Figure 7 presents the test results of the low-temperature crack resistance experiments conducted on the asphalt mixtures. All three methods used to obtain the asphalt mixtures met the requirement specified in the regulations, which states that the flexural strain should not be less than 2000 με. The differences in the failure flexural strengths of the specimens were minimal. Among the three methods, the RA mixture exhibited the highest flexural failure strain, followed by the WMRA and MA mixtures. This indicates that both the rejuvenator and warm-mix rejuvenator have a positive effect on improving the low-temperature performance of the asphalt mixtures. Furthermore, the rejuvenator demonstrated a greater improvement in low-temperature performance compared to the warm-mix rejuvenator.

The failure flexural modulus of elasticity of the asphalt mixture decreased in the following order: without the rejuvenator, with the warm-mix rejuvenator, and with the rejuvenator. Both the rejuvenator and warm-mix rejuvenator reduced the flexural modulus of elasticity of the asphalt mixture. This reduction can be attributed to the softening effect of the rejuvenator on aged asphalt, which enhances the stress relaxation capacity of aged asphalt under low-temperature conditions.

3.5. Water Stability Test Results

The water stability of asphalt pavements refers to their ability to resist damage caused by water infiltration [24]. Water damage to asphalt pavements occurs owing to the combined effects of water and vehicle loads. Water primarily acts on the pores and cracks within the asphalt pavement, exerting dynamic hydraulic pressure under the influence of the vehicle tire load. This leads to the continuous diffusion of water molecules into the interface between the asphalt and aggregates, resulting in a reduction in the adhesion between the asphalt and aggregates.
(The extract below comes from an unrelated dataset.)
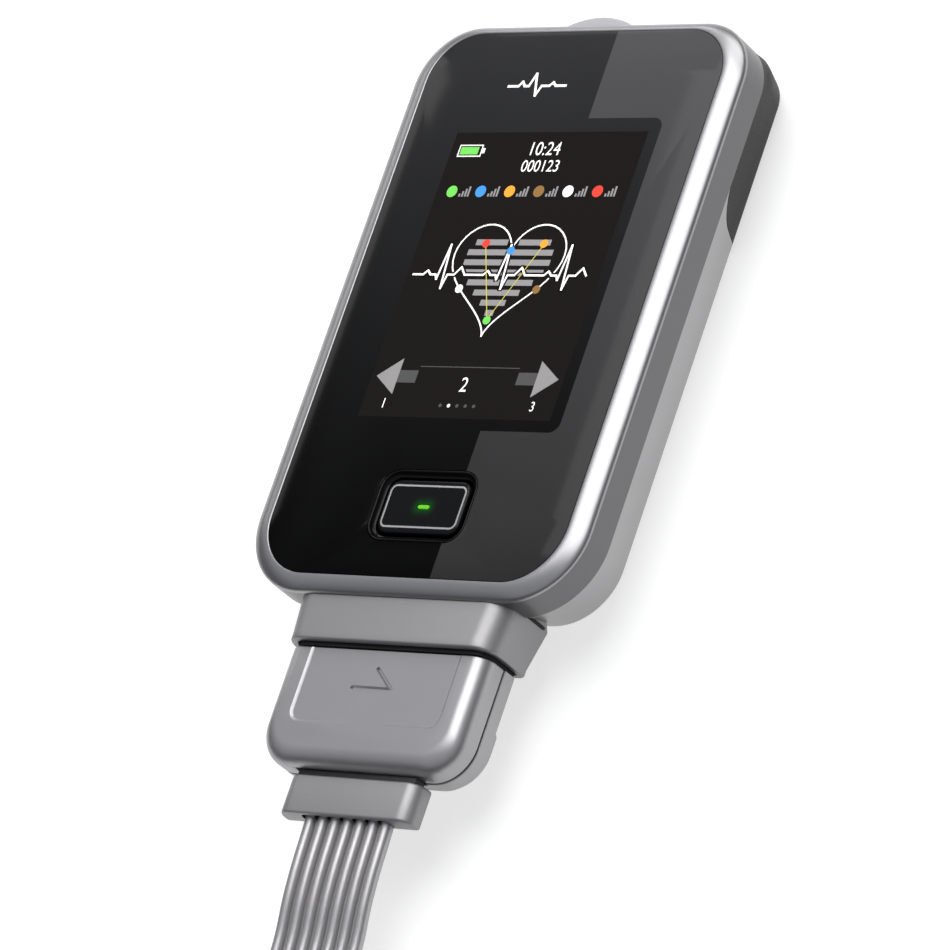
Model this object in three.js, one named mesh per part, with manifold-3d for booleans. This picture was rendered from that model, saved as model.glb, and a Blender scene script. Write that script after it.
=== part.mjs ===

Consequently, the integrity of the asphalt mixture is compromised, leading to a decrease in its ability to undergo ductile deformation.
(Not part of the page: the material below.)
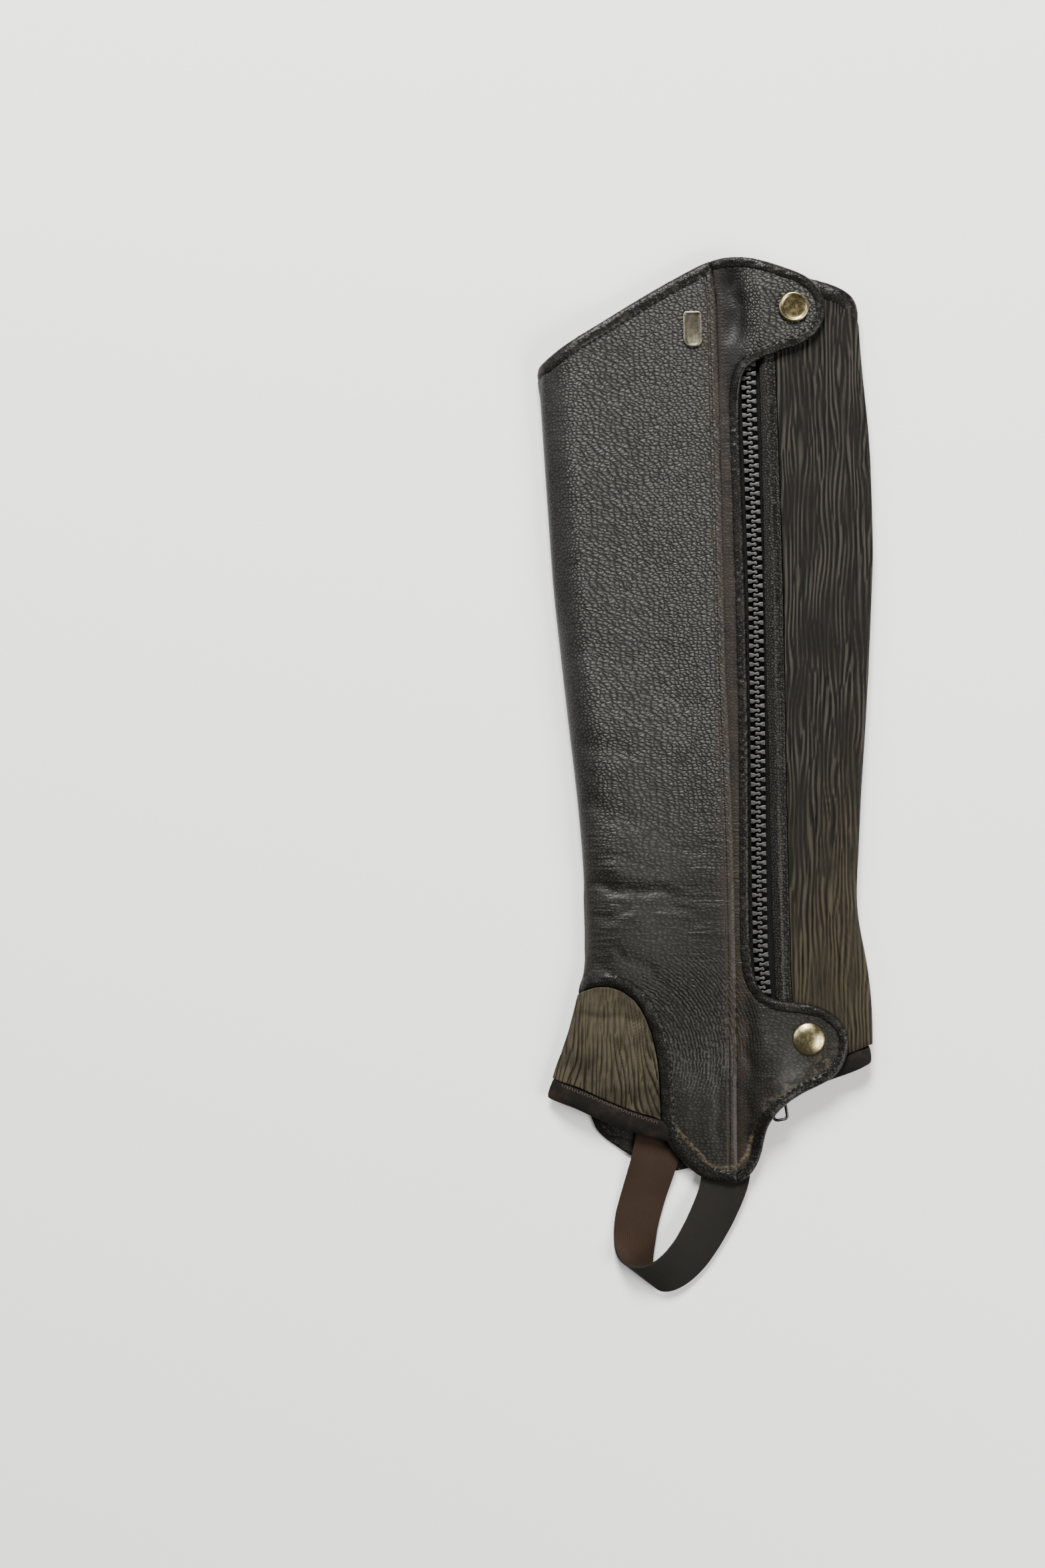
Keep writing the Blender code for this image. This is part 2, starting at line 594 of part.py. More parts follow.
def make_gusset():
    hem_edge = edge_line(GUSSET_HEM_EDGE)
    arch = beside(edge_line(ARCH_EDGE), -FOLD_GAP)
    hem_line = beside(hem_edge, HEM_GUSSET + FOLD_GAP)
    near_end, far_end = -152.0, -142.0
    past_fold = [i for i, p in enumerate(arch) if p.x < front_crest(p.y) - FRONT_ROLL_LENGTH / 2.0]
    start = min(range(past_fold[0]), key=lambda i: abs(arch[i].y - near_end))
    stop = min(past_fold, key=lambda i: abs(arch[i].y - far_end))
    peak = max(range(len(arch)), key=lambda i: arch[i].y)
    near_leg = sorted((p.y, p.x) for p in arch[:peak])
    far_leg = sorted((p.y, p.x) for p in arch[peak:] if p.x > to_u("far", -50.0, p.y))

    def inside_arch(place):
        """Keep a place between the arch's near and far legs."""
        near, far = (np.interp(place.y, *zip(*leg)) for leg in (near_leg, far_leg))
        return Vector((min(max(place.x, far), near), place.y))

    binding("gusset_hem", hem_edge, HEM_GUSSET, "hem", inside_arch)
    hem_line = [inside_arch(p) for p in hem_line]
    grid = grid_between(hem_line, arch[start:stop + 1], 2 * GUSSET_RIBS, 6)
    ribbed_panel("instep_gusset", grid, "gusset", 2 * GUSSET_RIBS)


# Zip

def zip_band(first, last, low, high, step):
    """Places in a band beside the zip's middle line."""
    count = round((high - low) / step)
    ys = np.linspace(low, high, count + 1)
    return [[Vector((read(ZIP_LINE, y) + across, y)) for across in (first, last)] for y in ys]


def make_zip():
    half_gap = SEAM_GAP / 2.0
    tape_face = -(LEATHER_WALL + SEAM_GAP)
    tape_back = tape_face - TAPE_THICKNESS
    plain_band("zip_tape_front", zip_band(-TAPE_WIDTH, -half_gap, ZIP_END, TAPE_TOP_FRONT, 16.0),
               tape_face, tape_back, "tape")
    plain_band("zip_tape_back", zip_band(half_gap, TAPE_WIDTH, ZIP_END, TAPE_TOP_BACK, 16.0),
               tape_face, tape_back, "tape")
    half = CHAIN_WIDTH / 2.0
    rows = []
    for left, right in zip_band(-half, half, SLIDER_Y + CHAIN_TO_SLIDER, ZIP_TOP, 12.0):
        edges = [(left.lerp(right, share), lift) for share, lift in CHAIN_SECTION]
        rows.append([(lay_at(p, lift), lay_at(p, -LEATHER_WALL)) for p, lift in edges])
    wall("zip_chain", rows, "chain")


def frame_at(x, y, off, down=(0.0, -1.0, 0.0), lift=lambda u, y: 0.0, reach=5.0):
    """A frame a little off a sheet that stands lift off the tube: Z out of it, -Y along the plan's down."""
    def on_sheet(u, v):
        return lay(u, v, lift(u, v))
    z_axis = (on_sheet(x + reach, y) - on_sheet(x - reach, y)).cross(
        on_sheet(x, y + reach) - on_sheet(x, y - reach)).normalized()
    y_axis = -(Vector(down) - z_axis * Vector(down).dot(z_axis)).normalized()
    x_axis = y_axis.cross(z_axis)
    frame = Matrix((x_axis, y_axis, z_axis)).transposed().to_4x4()
    frame.translation = on_sheet(x, y) + z_axis * off * MM
    return frame


def box(name, size, centre, finish, collection="half_chap"):
    bm = bmesh.new()
    bmesh.ops.create_cube(bm, size=1.0)
    bmesh.ops.scale(bm, vec=Vector(size) * MM, verts=bm.verts)
    bmesh.ops.translate(bm, vec=Vector(centre) * MM, verts=bm.verts)
    return add_object(name, bm, finish, collection)


def bevel(target, width, segments, limit=40):
    rounding = target.modifiers.new("Bevel", "BEVEL")
    rounding.width = width * MM
    rounding.segments = segments
    rounding.limit_method = "ANGLE"
    rounding.angle_limit = math.radians(limit)


def combine(target, other, operation):
    joined = target.modifiers.new(operation.title(), "BOOLEAN")
    joined.operation = operation
    joined.object = other
    joined.solver = "EXACT"
    other.hide_render = True
    other.display_type = "WIRE"


def make_slider():
    """Slider body, with a lug on top whose hole carries the pull's upper bar."""
    slider_frame = frame_at(read(ZIP_LINE, SLIDER_Y), SLIDER_Y, 0.0, down=PULL_WAY)
    slider = box("zip_slider", SLIDER_SIZE, (0.0, 0.0, 0.0), "dark_metal")
    bevel(slider, 1.0, 2)
    lug = box("lug", LUG_SIZE, (0.0, HINGE[1], LUG_MIDDLE_Z), "dark_metal", "cutters")
    combine(slider, lug, "UNION")
    bpy.ops.mesh.primitive_cylinder_add(vertices=16, radius=LUG_HOLE_RADIUS * MM,
                                        depth=2.0 * LUG_SIZE[0] * MM, rotation=(0.0, math.pi / 2, 0.0),
                                        location=Vector(HINGE) * MM)
    hole = bpy.context.active_object
    hole.name = "lug_hole"
    for owner in hole.users_collection:
        owner.objects.unlink(hole)
    bpy.data.collections["cutters"].objects.link(hole)
    combine(slider, hole, "DIFFERENCE")
    for piece in (slider, lug, hole):
        piece.matrix_world = slider_frame @ piece.matrix_basis
    make_pull(slider_frame)


def make_pull(slider_frame):
    """A closed wire loop. It hangs in the lug and lies down towards its free end."""
    half, radius = (PULL_WIDTH - PULL_WIRE) / 2.0, PULL_CORNER
    centres = [(half - radius, -radius), (half - radius, -(PULL_LENGTH - radius)),
               (-(half - radius), -(PULL_LENGTH - radius)), (-(half - radius), -radius)]
    curve = bpy.data.curves.new("zip_pull", "CURVE")
    curve.dimensions = "3D"
    curve.bevel_depth = PULL_WIRE / 2.0 * MM
    curve.bevel_resolution = 2
    path = []
    for corner, (x, y) in enumerate(centres):
        for k in range(4):
            angle = math.pi / 2 - (corner + k / 3.0) * math.pi / 2
            path.append((x + radius * math.cos(angle), y + radius * math.sin(angle)))
    wire = curve.splines.new("POLY")
    wire.points.add(len(path) - 1)
    for point, (x, y) in zip(wire.points, path):
        point.co = (x * MM, y * MM, 0.0, 1.0)
    wire.use_cyclic_u = True
    curve.materials.append(material("dark_metal"))
    pull = bpy.data.objects.new("zip_pull", curve)
    bpy.data.collections["half_chap"].objects.link(pull)
    rest = math.asin(PULL_DROP / PULL_LENGTH)
    pull.matrix_world = slider_frame @ Matrix.Translation(Vector(HINGE) * MM) @ Matrix.Rotation(rest, 4, "X")


# Hardware

def turned(name, profile, place, finish, steps=28):
    """A turned piece: profile is radius and height, from the top of its axis round to the bottom."""
    bm = bmesh.new()
    verts = [bm.verts.new((radius * MM, 0.0, height * MM)) for radius, height in profile]
    for a, b in zip(verts, verts[1:]):
        bm.edges.new((a, b))
    mesh = bpy.data.meshes.new(name)
    bm.to_mesh(mesh)
    bm.free()
    mesh.materials.append(material(finish))
    made = bpy.data.objects.new(name, mesh)
    bpy.data.collections["half_chap"].objects.link(made)
    turn = made.modifiers.new("Turn", "SCREW")
    turn.axis = "Z"
    turn.steps = steps
    turn.render_steps = steps
    turn.use_merge_vertices = True
    turn.merge_threshold = 0.00001
    turn.use_normal_calculate = True
    made.matrix_world = place
    return made


def make_snaps():
    """A cap on each tab, dished at the top and domed at the bottom, and the stud under the tab."""
    for name, profile, (x, y) in (("top", DISHED_CAP, SNAP_TOP_AT), ("bottom", DOMED_CAP, SNAP_BOTTOM_AT)):
        turned("snap_cap_" + name, profile, frame_at(x, y, 0.5, lift=tab_lift), "brass")
        low, high = RIB_HEIGHT + 0.15, tab_lift(x, y) - LEATHER_WALL - 0.5
        stud = [(0.0, high - low), (4.6, high - low), (5.0, (high - low) / 2), (4.6, 0.0), (0.0, 0.0)]
        turned("snap_stud_" + name, stud, frame_at(x, y, low), "dark_metal", 20)


def make_plate():
    """A small metal plate with round corners, pinned to the leather."""
    x, y = PLATE_AT
    bm = bmesh.new()
    bmesh.ops.create_cube(bm, size=1.0)
    bmesh.ops.scale(bm, vec=Vector(PLATE_SIZE) * MM, verts=bm.verts)
    upright = [e for e in bm.edges if abs(e.verts[0].co.z - e.verts[1].co.z) > 0.5 * MM]
    bmesh.ops.bevel(bm, geom=upright, offset=PLATE_CORNER * MM, segments=4, profile=0.5, affect="EDGES")
    plate = add_object("badge_plate", bm, "plate")
    bevel(plate, 0.25, 1, 60)
    plate.matrix_world = frame_at(x, y, PLATE_SIZE[2] / 2.0 + SEAM_GAP, down=(0.02, -1.0, 0.0))


def make_strap():
    """The elastic: from the near tongue down, turned over on itself at the left and up to the far tongue."""
    table = spline(STRAP_EDGES, 6.0)
    rows = []
    for i, row in enumerate(table):
        before, after = table[max(i - 1, 0)], table[min(i + 1, len(table) - 1)]
        inner, outer = Vector(row[:3]), Vector(row[3:])
        way = Vector(after[:3]) + Vector(after[3:]) - Vector(before[:3]) - Vector(before[3:])
        face = way.cross(outer - inner).normalized() * (STRAP_THICKNESS / 2.0)
        places = [inner.lerp(outer, share) for share in (0.0, 0.5, 1.0)]
        rows.append([((p + face) * MM, (p - face) * MM) for p in places])
    wall("stirrup_elastic", rows, "elastic")


def main():
    for old in list(bpy.data.objects):
        bpy.data.objects.remove(old)
    for name in ("half_chap", "cutters"):
        bpy.context.scene.collection.children.link(bpy.data.collections.new(name))
    make_leather_panel()
    make_tab_strip()
    make_back()
    make_gusset()
    make_zip()
    make_slider()
    make_snaps()
    make_plate()
    make_strap()


main()
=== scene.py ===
"""The looks of one leather half chap, zipped and snapped shut and laid flat with its outer side up.

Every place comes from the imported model: +Y points to the knee, -X to the shin and +X to the calf, and the
table is z = 0. The near side is the one that faces up. Sizes in the tables are millimetres.
"""
import math
from contextlib import contextmanager

import bmesh
import bpy
import numpy as np
from mathutils import Matrix, Vector, noise
from mathutils.bvhtree import BVHTree


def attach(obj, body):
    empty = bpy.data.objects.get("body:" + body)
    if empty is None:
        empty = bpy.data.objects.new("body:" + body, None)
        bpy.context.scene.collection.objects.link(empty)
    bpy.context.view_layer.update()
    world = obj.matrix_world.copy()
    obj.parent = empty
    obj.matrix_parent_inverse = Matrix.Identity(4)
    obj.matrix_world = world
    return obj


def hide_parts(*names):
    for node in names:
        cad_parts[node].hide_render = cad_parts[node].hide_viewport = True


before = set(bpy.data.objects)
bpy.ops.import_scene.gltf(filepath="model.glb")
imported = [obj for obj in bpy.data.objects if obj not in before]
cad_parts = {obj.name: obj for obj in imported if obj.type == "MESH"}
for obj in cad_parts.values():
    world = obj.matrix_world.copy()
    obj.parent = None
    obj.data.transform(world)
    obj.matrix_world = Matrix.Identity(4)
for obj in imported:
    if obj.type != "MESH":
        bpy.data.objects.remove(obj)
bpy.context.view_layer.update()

MM = 0.001


# Table, light and camera. The half chap lies on a white table under a soft light beyond its top edge,
# with weaker ones from both sides, and is seen from straight above. The photograph shows a pair side by
# side, and its whole frame is kept, so the half chap stands right of the middle.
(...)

In this study, the Marshall residual stabilities of the asphalt mixture before and after immersion in water and the residual tensile strength ratio after freeze–thaw cycling were measured separately to evaluate water stability.
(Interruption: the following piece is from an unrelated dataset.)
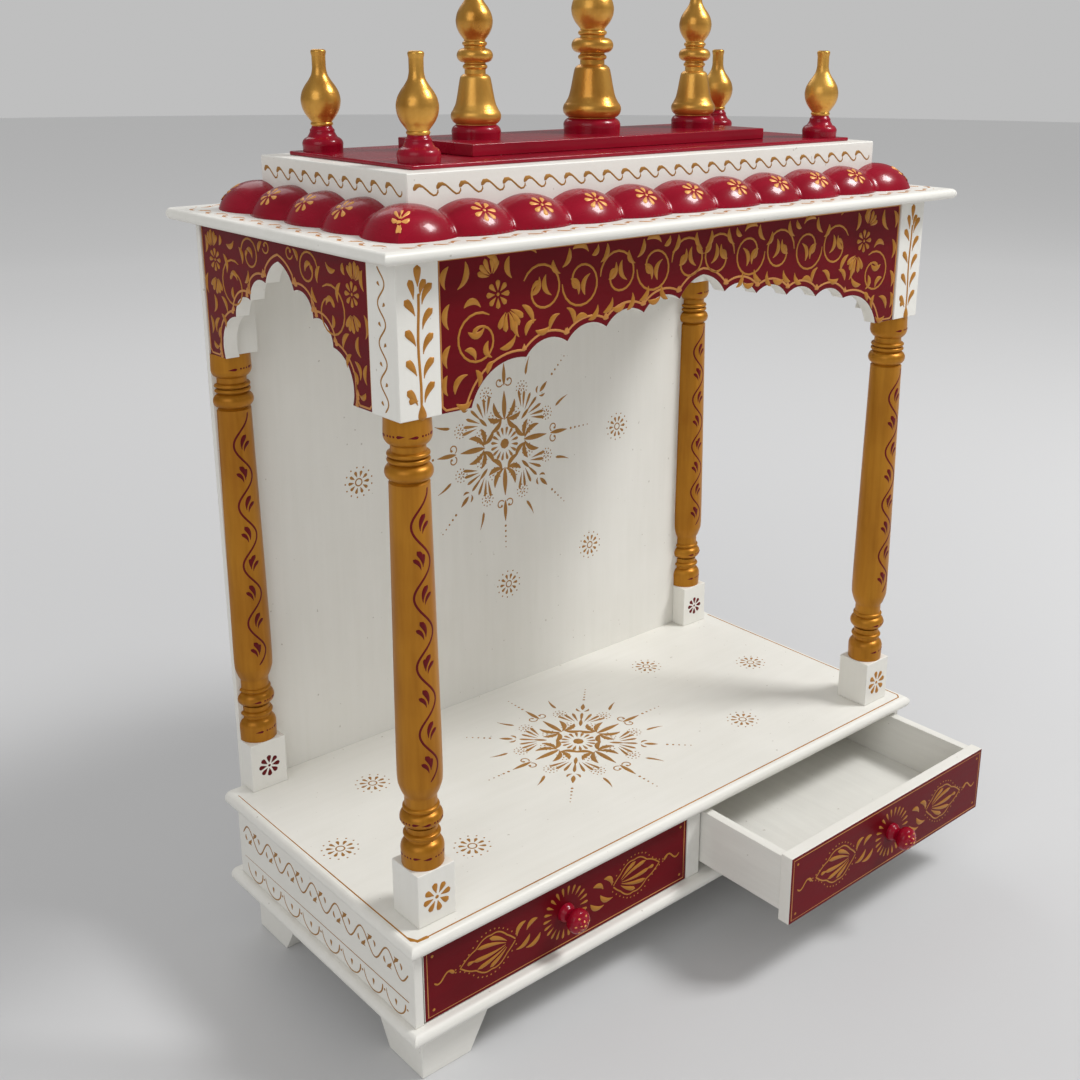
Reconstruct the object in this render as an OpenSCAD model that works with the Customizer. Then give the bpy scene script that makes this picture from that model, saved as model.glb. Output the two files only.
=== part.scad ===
// Wooden home temple: a base with two drawers, a deck, four turned pillars, arch boards,
// a cornice with a petal moulding, and a stepped roof with seven finials.
// X runs along the front, Y goes to the back, Z is up. Sizes are in millimetres.

/* [Base] */
// Width of the deck along the front
deck_width = 610; // [500:5:750]
// Depth of the deck
deck_depth = 289; // [250:5:380]
// Thickness of the deck and the plinth
board_thickness = 12; // [10:0.5:18]
// Height of the bracket feet
foot_height = 45; // [25:1:60]
// Length of a foot along each side, at its top
foot_length = 72; // [40:1:90]
// How much shorter a foot is at its bottom
foot_taper = 26; // [0:1:35]
// Distance from the plinth edge to the feet
foot_inset = 17; // [5:1:30]
// Height of the drawer space
drawer_space = 66; // [50:1:100]
// Overhang of the deck past the drawer fronts
front_overhang = 9; // [4:1:20]
// Overhang of the deck past the cabinet sides
side_overhang = 7; // [4:1:20]
// Thickness of the cabinet sides
cabinet_side = 8; // [6:0.5:15]
// Thickness of the cabinet back
cabinet_back = 10; // [6:0.5:15]
// Thickness of the board between the drawers
divider_thickness = 16; // [10:1:30]
// Height of the runners under the drawers
runner_height = 10; // [6:0.5:16]
// Width of a runner
runner_width = 18; // [10:1:30]

/* [Drawers] */
// How far the right drawer stands open
right_pull_out = 104; // [0:1:165]
// How far the left drawer stands open
left_pull_out = 0; // [0:1:165]
// Gap round a drawer front
front_gap = 1; // [0.5:0.1:3]
// Gap beside a drawer box
box_gap = 1.5; // [0.8:0.1:3]
// Gap between a drawer and its runners
runner_gap = 0.3; // [0.2:0.05:0.6]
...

Figure 8 and Figure 9 depict the Marshall residual stability and residual splitting strength ratio of the asphalt mixtures, respectively. All three methods used to obtain the asphalt mixtures exhibit a water stability performance that meets the requirements for practical use. After immersion in water and undergoing freeze–thaw cycling, the Marshall stability and splitting tensile strength of the asphalt mixtures decreased.

When evaluating the water stability of the mixtures using the immersion Marshall residual stability test, the water stability of the mixtures obtained using the three rejuvenation methods ranked from high to low as follows: WMRA > RA > MA. When they were evaluated using the freeze–thaw splitting test, the ranking was RA > WMRA > MA. These results indicate that both the rejuvenator and warm-mix rejuvenator improve the water stability of the asphalt mixtures.

4. Conclusions

In this study, laboratory tests were conducted to evaluate the physical and rheological properties of warm-mix recycled asphalt by selecting suitable warm-mix additives and rejuvenators. Furthermore, the performance of the warm-mix asphalt mixture was assessed through wheel tracking, small-beam low-temperature bending, and freeze–thaw splitting tests. The summarized experimental results are as follows:

(1)

Compared to base asphalt, aged asphalt exhibits a decrease in penetration and ductility, as well as an increase in the softening point. With the addition of the base asphalt, rejuvenator, and warm-mix rejuvenator, the penetration decreases, the softening point decreases, and ductility increases. Both rejuvenation methods were found to restore the penetration and softening points of the aged asphalt to those of the base asphalt. However, the restorative effect on the ductility of asphalt was not satisfactory for either of the rejuvenation methods.

(2)

The addition of fresh asphalt, rejuvenator, and warm-mix rejuvenator to aged asphalt can effectively reduce its viscosity. The restorative effect on the workability performance of the asphalt varied; the warm-mix rejuvenator demonstrated the highest effect, followed by the rejuvenator and base asphalt. Both the warm-mix rejuvenator and rejuvenator decrease the resistance of asphalt to deformation under high-temperature conditions.

(3)

The performance indicators of the recycled asphalt mixture met the specifications. The warm-mix rejuvenator and rejuvenator reduced the high-temperature stability of the mixture while enhancing its low-temperature and water stability. This is primarily owing to the softening effect of the rejuvenators on the asphalt, which leads to a decrease in its deformation resistance. Additionally, the rejuvenators improved the stress relaxation capability of asphalt under low-temperature conditions.

(4)

Warm-mix rejuvenation technology, which achieves energy conservation and emission reduction by lowering the temperature, is a green and environmentally friendly pavement construction technique developed in response to the current global challenges of energy depletion and severe atmospheric pollution. In the future, the focus of research should be on the development of more high-performance and cost-effective warm-mix additives.

(5)

Future research should concentrate on the impacts of diverse climate conditions on the performance of warm-mix recycled asphalt mixtures. It is crucial to optimize the mix design for enhanced environmental adaptability and explore eco-friendlier additive preparation methods to further boost the sustainable development potential of warm-mix recycling technology.